The exercise » Everything from the line containing "Model this object" down to the line containing "CHEEK_IN, CHEEK_OUT = 15.5, 20.5" is to be returned exactly; include both boundary lines and leave out all others.

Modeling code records

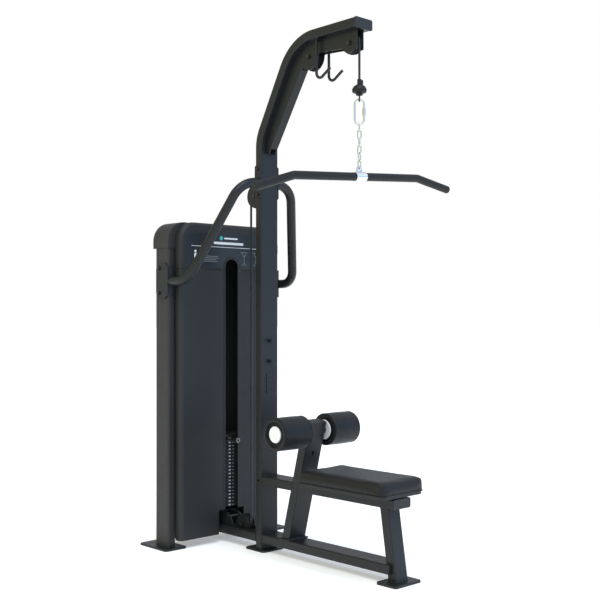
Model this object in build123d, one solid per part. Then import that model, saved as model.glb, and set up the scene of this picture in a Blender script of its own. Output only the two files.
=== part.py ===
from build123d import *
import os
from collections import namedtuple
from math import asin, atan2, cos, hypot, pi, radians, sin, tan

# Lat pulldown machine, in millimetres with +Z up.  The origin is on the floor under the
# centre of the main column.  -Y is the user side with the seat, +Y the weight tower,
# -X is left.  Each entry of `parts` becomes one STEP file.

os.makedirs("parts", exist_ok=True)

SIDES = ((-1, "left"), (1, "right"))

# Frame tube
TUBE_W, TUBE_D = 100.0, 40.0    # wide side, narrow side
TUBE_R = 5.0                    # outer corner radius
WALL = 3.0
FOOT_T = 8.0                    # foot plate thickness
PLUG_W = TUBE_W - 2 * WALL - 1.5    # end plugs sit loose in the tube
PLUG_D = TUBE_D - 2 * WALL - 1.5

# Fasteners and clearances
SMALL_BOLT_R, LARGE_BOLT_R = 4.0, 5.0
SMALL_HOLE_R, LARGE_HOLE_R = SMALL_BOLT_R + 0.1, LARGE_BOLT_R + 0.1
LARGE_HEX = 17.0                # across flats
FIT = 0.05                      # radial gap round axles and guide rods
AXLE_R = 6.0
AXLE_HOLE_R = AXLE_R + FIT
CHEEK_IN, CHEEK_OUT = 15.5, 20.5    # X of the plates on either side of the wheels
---
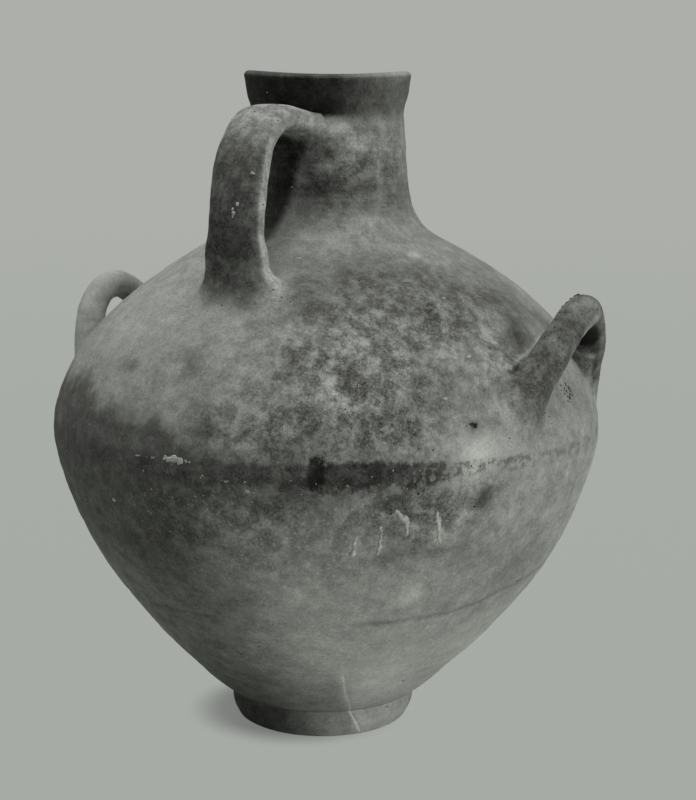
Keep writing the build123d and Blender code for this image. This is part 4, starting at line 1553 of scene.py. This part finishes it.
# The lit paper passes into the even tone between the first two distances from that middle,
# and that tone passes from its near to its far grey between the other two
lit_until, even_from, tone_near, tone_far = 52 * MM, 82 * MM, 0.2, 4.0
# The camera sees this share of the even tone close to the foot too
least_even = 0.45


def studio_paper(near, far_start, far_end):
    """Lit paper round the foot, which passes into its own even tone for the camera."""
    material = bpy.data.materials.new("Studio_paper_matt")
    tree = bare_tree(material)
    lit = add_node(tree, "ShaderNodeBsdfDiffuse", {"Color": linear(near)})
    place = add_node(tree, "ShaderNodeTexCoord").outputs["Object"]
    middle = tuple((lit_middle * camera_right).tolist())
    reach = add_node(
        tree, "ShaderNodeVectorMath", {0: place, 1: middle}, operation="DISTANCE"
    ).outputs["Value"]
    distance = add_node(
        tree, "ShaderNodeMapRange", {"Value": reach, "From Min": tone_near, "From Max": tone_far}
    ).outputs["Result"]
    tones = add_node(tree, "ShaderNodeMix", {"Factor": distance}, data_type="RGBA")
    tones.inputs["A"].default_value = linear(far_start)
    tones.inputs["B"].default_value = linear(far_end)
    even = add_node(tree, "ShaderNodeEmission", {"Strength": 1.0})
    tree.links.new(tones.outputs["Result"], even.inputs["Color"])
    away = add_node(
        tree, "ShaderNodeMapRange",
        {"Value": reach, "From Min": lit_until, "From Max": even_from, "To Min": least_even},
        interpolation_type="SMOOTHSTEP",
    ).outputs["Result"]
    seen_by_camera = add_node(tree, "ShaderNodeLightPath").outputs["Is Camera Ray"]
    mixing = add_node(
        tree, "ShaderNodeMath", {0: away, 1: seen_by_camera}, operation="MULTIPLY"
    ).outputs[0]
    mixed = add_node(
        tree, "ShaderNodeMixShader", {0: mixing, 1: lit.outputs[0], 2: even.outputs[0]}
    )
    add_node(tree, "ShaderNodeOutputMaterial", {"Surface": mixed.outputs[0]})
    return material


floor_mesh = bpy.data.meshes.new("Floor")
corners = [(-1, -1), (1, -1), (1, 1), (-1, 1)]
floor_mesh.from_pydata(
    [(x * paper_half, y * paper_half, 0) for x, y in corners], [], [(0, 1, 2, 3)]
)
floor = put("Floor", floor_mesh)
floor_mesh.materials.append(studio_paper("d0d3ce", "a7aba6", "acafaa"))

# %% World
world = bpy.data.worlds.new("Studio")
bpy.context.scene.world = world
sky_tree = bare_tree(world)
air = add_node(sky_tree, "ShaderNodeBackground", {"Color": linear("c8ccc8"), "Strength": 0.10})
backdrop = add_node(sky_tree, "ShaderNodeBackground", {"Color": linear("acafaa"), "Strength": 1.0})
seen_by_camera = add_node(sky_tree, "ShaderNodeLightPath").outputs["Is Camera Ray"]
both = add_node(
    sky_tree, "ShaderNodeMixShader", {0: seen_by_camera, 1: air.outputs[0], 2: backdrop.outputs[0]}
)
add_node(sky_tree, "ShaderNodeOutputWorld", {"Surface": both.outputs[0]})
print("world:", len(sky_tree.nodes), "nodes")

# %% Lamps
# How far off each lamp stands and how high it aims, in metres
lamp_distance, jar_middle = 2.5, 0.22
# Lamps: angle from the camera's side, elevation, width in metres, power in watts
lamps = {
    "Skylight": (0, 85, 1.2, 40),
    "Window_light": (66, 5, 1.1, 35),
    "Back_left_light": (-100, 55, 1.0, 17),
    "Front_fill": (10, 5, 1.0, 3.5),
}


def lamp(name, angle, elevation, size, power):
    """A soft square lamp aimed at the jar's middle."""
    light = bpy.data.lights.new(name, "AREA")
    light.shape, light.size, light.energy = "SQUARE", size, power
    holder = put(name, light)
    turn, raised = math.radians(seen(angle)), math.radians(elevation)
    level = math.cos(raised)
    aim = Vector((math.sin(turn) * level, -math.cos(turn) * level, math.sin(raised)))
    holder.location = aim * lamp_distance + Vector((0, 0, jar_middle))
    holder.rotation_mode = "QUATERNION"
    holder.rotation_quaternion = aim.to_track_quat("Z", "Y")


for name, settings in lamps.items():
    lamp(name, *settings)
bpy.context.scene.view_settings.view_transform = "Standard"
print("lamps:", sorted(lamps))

The response »
Model this object in build123d, one solid per part. Then import that model, saved as model.glb, and set up the scene of this picture in a Blender script of its own. Output only the two files.
=== part.py ===
from build123d import *
import os
from collections import namedtuple
from math import asin, atan2, cos, hypot, pi, radians, sin, tan

# Lat pulldown machine, in millimetres with +Z up.  The origin is on the floor under the
# centre of the main column.  -Y is the user side with the seat, +Y the weight tower,
# -X is left.  Each entry of `parts` becomes one STEP file.

os.makedirs("parts", exist_ok=True)

SIDES = ((-1, "left"), (1, "right"))

# Frame tube
TUBE_W, TUBE_D = 100.0, 40.0    # wide side, narrow side
TUBE_R = 5.0                    # outer corner radius
WALL = 3.0
FOOT_T = 8.0                    # foot plate thickness
PLUG_W = TUBE_W - 2 * WALL - 1.5    # end plugs sit loose in the tube
PLUG_D = TUBE_D - 2 * WALL - 1.5

# Fasteners and clearances
SMALL_BOLT_R, LARGE_BOLT_R = 4.0, 5.0
SMALL_HOLE_R, LARGE_HOLE_R = SMALL_BOLT_R + 0.1, LARGE_BOLT_R + 0.1
LARGE_HEX = 17.0                # across flats
FIT = 0.05                      # radial gap round axles and guide rods
AXLE_R = 6.0
AXLE_HOLE_R = AXLE_R + FIT
CHEEK_IN, CHEEK_OUT = 15.5, 20.5    # X of the plates on either side of the wheels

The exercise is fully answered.